As per the notification issued by the RBI to banks on June 4, a NRI can withdraw his deposits from his NRE or FCNR deposits prematurely to open an NRNR account with the same bank without attracting any penalty. Banking sources say that this step is desirable as these repatriable forex funds, when converted into non-repatriable rupee funds, result in an accretion to the country's forex reserves.

 

However, with the interest rates on non-resident accounts being freed, a customer might choose to switch between banks in order to obtain the highest possible interest rates. According to bankers, the RBI may have taken this step to curb this tendency as it would impact the monitoring processes of banks and the RBI.

However, this notification is seen to have loopholes. According to an executive in the NRI division of one bank, "What is there to stop the depositor from first converting the account from FCNR/NRE to NRNR with the same bank, and then withdraw this NRNR account and place it with another bank?"

Over the last few months, the RBI has taken several measures to keep closer tabs on NRI deposits. On March 5, banks were asked to report the name and address of the non-resident remitter of NRE accounts along with the names and addresses of the resident remitter. Analysts said that this move was taken as the NRE route was taken for laundering dollars held overseas. The central bank had also asked for monthly statements from banks .

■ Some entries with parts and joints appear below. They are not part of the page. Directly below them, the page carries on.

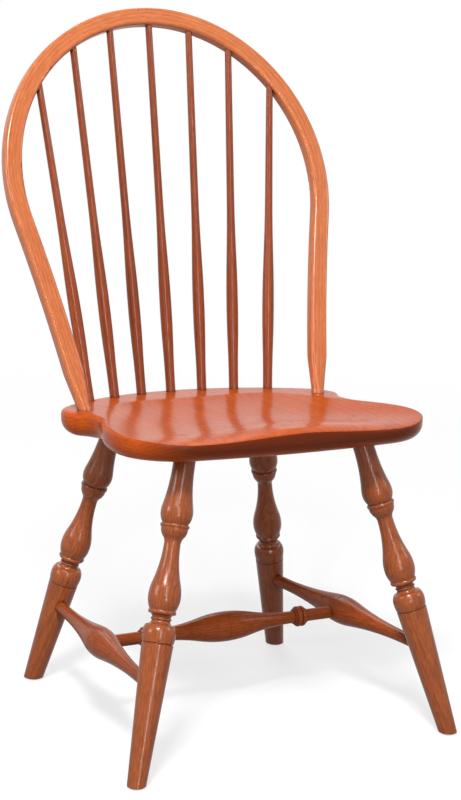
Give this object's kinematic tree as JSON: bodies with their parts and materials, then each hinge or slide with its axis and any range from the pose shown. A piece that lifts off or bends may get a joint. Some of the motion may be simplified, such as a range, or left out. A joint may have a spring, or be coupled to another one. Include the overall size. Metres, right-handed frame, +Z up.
{
  "type": "windsor side chair",
  "caption": "Wooden side chair with a bent hoop back filled with turned spindles, a saddled seat, and splayed turned legs tied by stretchers.",
  "frame": {"origin": "on the floor under the middle of the chair's outer box", "axes": "+Z up; -Y is the way the sitter faces; +X is on the right of someone who looks at the chair's front"},
  "size_m": [0.5386, 0.5728, 1.0082],
  "materials": {
    "seat_wood": "reddish orange stain under glossy lacquer, open pores",
    "bow_wood": "light salmon orange stain under satin lacquer",
    "spindle_wood": "reddish brown stain under satin lacquer",
    "turned_wood": "dark reddish brown stain under glossy lacquer",
    "wedge_wood": "stained end grain",
    "glide_steel": "nickel plated, lightly worn"
  },
  "bodies": {
    "root": {"seat": "seat_wood", "bow": "bow_wood", "bow_wedge_left": "wedge_wood", "bow_wedge_right": "wedge_wood", "spindle_1": "spindle_wood", "spindle_2": "spindle_wood", "spindle_3": "spindle_wood", "spindle_4": "spindle_wood", "spindle_5": "spindle_wood", "spindle_6": "spindle_wood", "spindle_7": "spindle_wood", "leg_front_left": "turned_wood", "leg_front_right": "turned_wood", "leg_rear_left": "turned_wood", "leg_rear_right": "turned_wood", "stretcher_left": "turned_wood", "stretcher_right": "turned_wood", "stretcher_centre": "turned_wood", "glide_front_left": "glide_steel", "glide_front_right": "glide_steel", "glide_rear_left": "glide_steel", "glide_rear_right": "glide_steel"}
  },
  "joints": []
}
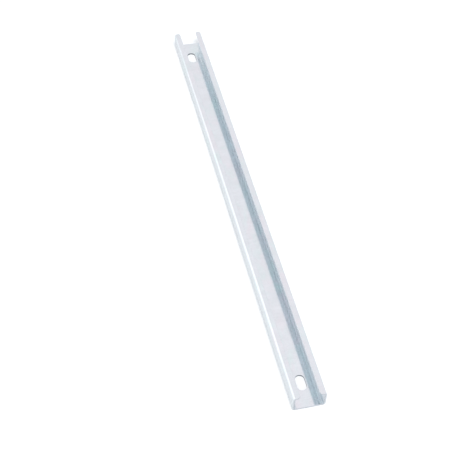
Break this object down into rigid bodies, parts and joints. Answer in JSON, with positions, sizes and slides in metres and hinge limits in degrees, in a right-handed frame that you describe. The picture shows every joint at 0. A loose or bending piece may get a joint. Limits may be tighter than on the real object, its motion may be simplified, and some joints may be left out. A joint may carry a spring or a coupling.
{
  "type": "c-rail",
  "caption": "Length of lipped C-section steel rail, open along its front, with a lengthwise slot through the web near each end for screwing it down.",
  "frame": {"origin": "centre of the back of the web, which is the face the rail lies on", "axes": "+Y along the rail, +X across it, +Z from the web out through the open side between the lips"},
  "size_m": [0.03, 0.5, 0.018],
  "materials": {
    "zinc_steel": "zinc-plated, satin"
  },
  "bodies": {
    "root": {"c_rail": "zinc_steel"}
  },
  "joints": []
}
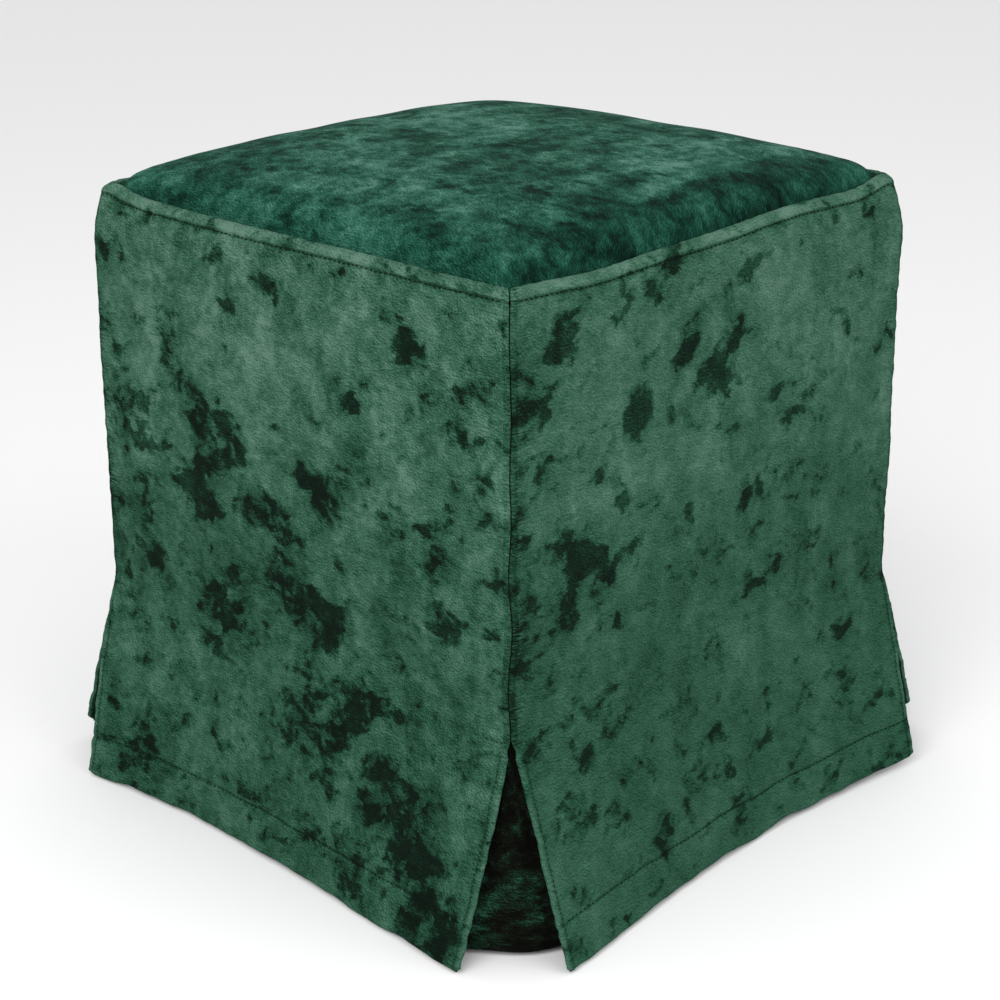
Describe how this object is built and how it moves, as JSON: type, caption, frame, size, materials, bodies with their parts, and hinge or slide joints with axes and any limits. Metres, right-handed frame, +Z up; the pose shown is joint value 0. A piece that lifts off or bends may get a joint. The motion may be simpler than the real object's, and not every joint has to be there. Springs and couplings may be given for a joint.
{
  "type": "cube pouf stool: a padded block with a fitted pleated cover",
  "caption": "Square padded pouf stool in a fitted crushed-velvet cover with a domed top, a stitched ridge round its edge and corner kick pleats.",
  "frame": {"origin": "on the floor under the middle of the stool", "axes": "+Z up; -Y is the outward direction of the front panel, +X of the right panel"},
  "size_m": [0.4995, 0.4986, 0.464],
  "materials": {
    "velvet_side": "crushed velvet, green, with dark crushed blotches and a soft sheen",
    "velvet_top": "crushed velvet, deeper bluish green where its pile is seen along the nap",
    "velvet_underlay": "crushed velvet in the shade of the pleat, nearly black green",
    "block_cloth": "plain dark woven base cloth"
  },
  "bodies": {
    "root": {"padded_block": "block_cloth", "top_panel": "velvet_top", "side_panel_front": "velvet_side", "side_panel_right": "velvet_side", "side_panel_back": "velvet_side", "side_panel_left": "velvet_side", "pleat_underlay_front_right": "velvet_underlay", "pleat_underlay_right_back": "velvet_underlay", "pleat_underlay_back_left": "velvet_underlay", "pleat_underlay_left_front": "velvet_underlay"}
  },
  "joints": []
}
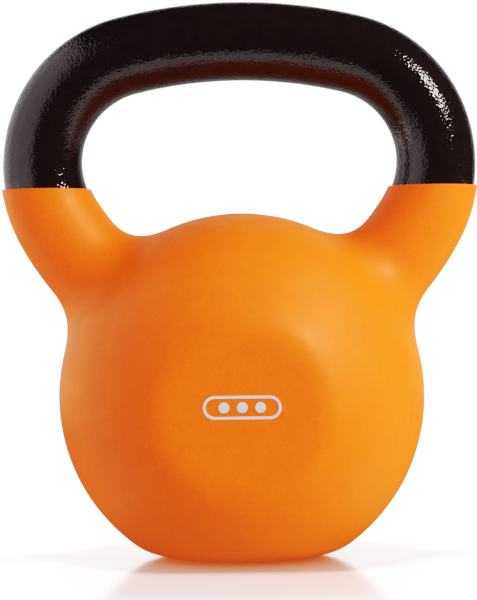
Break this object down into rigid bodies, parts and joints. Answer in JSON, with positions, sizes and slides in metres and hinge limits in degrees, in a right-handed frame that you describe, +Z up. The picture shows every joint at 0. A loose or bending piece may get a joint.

As per a circular issued on May 3, the RBI allowed a transfer of funds between FCNR accounts of different persons maintained with the same bank or any other bank for any purpose -- as is the case with NRE accounts -- subject to the following conditions :

Banks should levy a penalty if such transfer involves premature withdrawal of FCNR deposits ;

Where the transfer of funds is a gift, it may be allowed after obtaining an undertaking from the transferee/transferee's bank that gift tax, if any, will be paid;

In case of transfer of funds held in the FCNR accounts held with different authorised dealers, the authorised dealer transferring the funds should issue a certificate confirming the non-resident status of the transferor and repatriable nature of the funds.